Natural convection flow of a suspension containing nano-encapsulated phase change particles in an eccentric annulus

Abstract

The free convective flow of a Nano-Encapsulated Phase Change Material (NEPCM) suspension in an eccentric annulus is investigated numerically. The inner cylinder is heated and kept at a temperature higher than that of the outer cylinder. The core of the NEPCM particles is made of nonadecane while the shell is made of Polyurethane. The nanoparticles are dispersed in water as the base fluid. The equations governing the flow and heat transfer of the NEPCM suspension in the annulus are developed and written in the non-dimensional form. The numerical solutions of these equations are obtained using the finite element method.

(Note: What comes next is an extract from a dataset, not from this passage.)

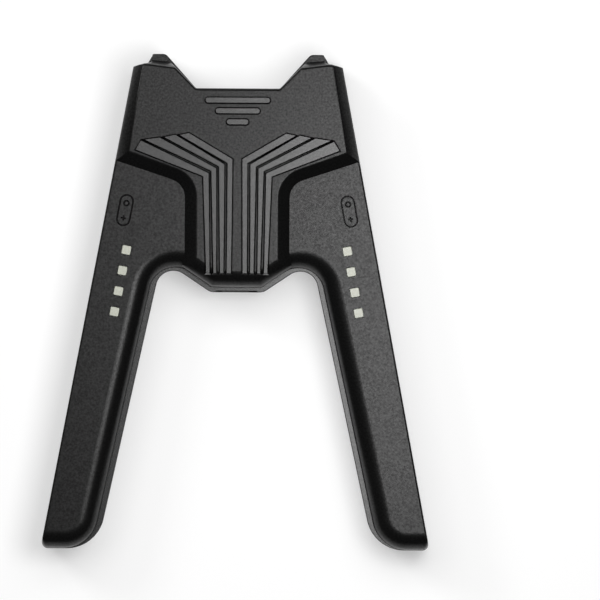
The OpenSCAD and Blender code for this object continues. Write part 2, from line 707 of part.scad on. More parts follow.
module ribbon(s) {
    color("#d9d6cc") on_side(s) ribbon_shape(0);
}
module ribbon_sockets() {
    color("#e6e2d6") both_sides() difference() {
        translate([board_width / 2 - 3, ribbon_y - 0.7, board_top]) cube([3, ribbon_width + 1.4, 1.5]);
        ribbon_shape(0.03);
    }
}
module board_screws() {
    color(tin) both_sides() for (p = board_posts) translate([p[0], p[1], board_top]) {
        difference() {
            cylinder(d = board_screw[0], h = board_screw_head);
            for (a = [0, 90]) rotate([0, 0, a])
                translate([0, 0, board_screw_head]) cube([0.7 * board_screw[0], 0.5, board_screw_head], center = true);
        }
        translate([0, 0, -board_screw[2]]) cylinder(d = board_screw[1], h = board_screw[2] + 0.1);
    }
}
module case_screws() {
    color(tin) both_sides() for (p = screw_places) translate([p[0], p[1], screw_pocket]) {
        translate([0, 0, -screw_head_rise]) difference() {
            cylinder(d = screw_head, h = screw_head_rise);
            for (a = [0, 90]) rotate([0, 0, a])
                cube([0.6 * screw_head, 0.5, 1.3 * screw_head_rise], center = true);
        }
        cylinder(d = screw_shank - 0.1, h = screw_length);
    }
}

front_cover();
rear_cover();
rail(-1);  // left_rail
rail(1);  // right_rail
plug(-1);  // left_plug
plug(1);  // right_plug
plug_contacts(-1);  // left_plug_contacts
plug_contacts(1);  // right_plug_contacts
contact_board(-1);  // left_contact_board
contact_board(1);  // right_contact_board
light_guide(-1);  // left_light_guide
light_guide(1);  // right_light_guide
light_board(-1);  // left_light_board
light_board(1);  // right_light_board
lights(-1);  // left_lights
lights(1);  // right_lights
main_board();
socket_shell();
socket_tongue();
charge_chip();
power_coil();
board_capacitors();
ribbon_sockets();
ribbon(-1);  // left_ribbon
ribbon(1);  // right_ribbon
board_screws();
rail_screws();
case_screws();
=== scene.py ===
"""Charging grip for a pair of slide-on game controllers, dressed for its photograph."""

import logging
import math
from dataclasses import dataclass
from enum import Enum

import bmesh
import bpy
from mathutils import Matrix, Vector

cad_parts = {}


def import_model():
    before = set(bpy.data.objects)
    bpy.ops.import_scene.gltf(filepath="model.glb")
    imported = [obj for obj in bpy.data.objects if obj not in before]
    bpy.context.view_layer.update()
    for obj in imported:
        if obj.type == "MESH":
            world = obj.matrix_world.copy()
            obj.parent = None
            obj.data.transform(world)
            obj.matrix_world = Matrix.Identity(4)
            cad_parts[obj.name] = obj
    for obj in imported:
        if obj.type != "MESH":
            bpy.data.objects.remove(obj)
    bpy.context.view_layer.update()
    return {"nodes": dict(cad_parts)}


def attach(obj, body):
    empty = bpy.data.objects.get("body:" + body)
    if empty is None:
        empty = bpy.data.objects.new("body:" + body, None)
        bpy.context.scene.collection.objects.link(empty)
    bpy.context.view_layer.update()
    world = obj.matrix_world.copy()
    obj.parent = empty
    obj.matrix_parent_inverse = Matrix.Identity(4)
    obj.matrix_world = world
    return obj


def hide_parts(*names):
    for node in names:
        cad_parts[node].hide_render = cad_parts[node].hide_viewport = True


logging.basicConfig(level=logging.INFO, format="%(name)s: %(message)s")
log = logging.getLogger("charging_grip")

MM = 0.001
# Upward part of a normal from which a face counts as level.
LEVEL = 0.99995
Point = tuple[float, float]
# Place and radius of a corner.
Round = tuple[float, float, float]


def shift(x: float, y: float, z: float = 0.0) -> Matrix:
    """A move by millimetres, as a matrix in metres."""
    return Matrix.Translation((x * MM, y * MM, z * MM))


class Edge(Enum):
    """The kinds of edge that the body's outline has."""

    TOP_END = 0
    OUTER_SIDE = 1
    FREE = 2
    TIP = 3


# Sizes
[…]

The validity of the numerical method is ensured by comparing its predictions to the results of previously published studies. The main outcomes point out to the impact of the volume fraction of the NEPCM particles and Stefan number on the thermal and hydrodynamic characteristics of the suspension. A 5% volume fraction represents the optimal value for heat transfer enhancement. Heat transfer is also enhanced when the fusion temperature of the NEPCM core is far from the temperatures of the hot and cold walls. Furthermore, increasing the annulus eccentricity and moving the inner cylinder towards the top tends to inhibit heat transfer in the annulus.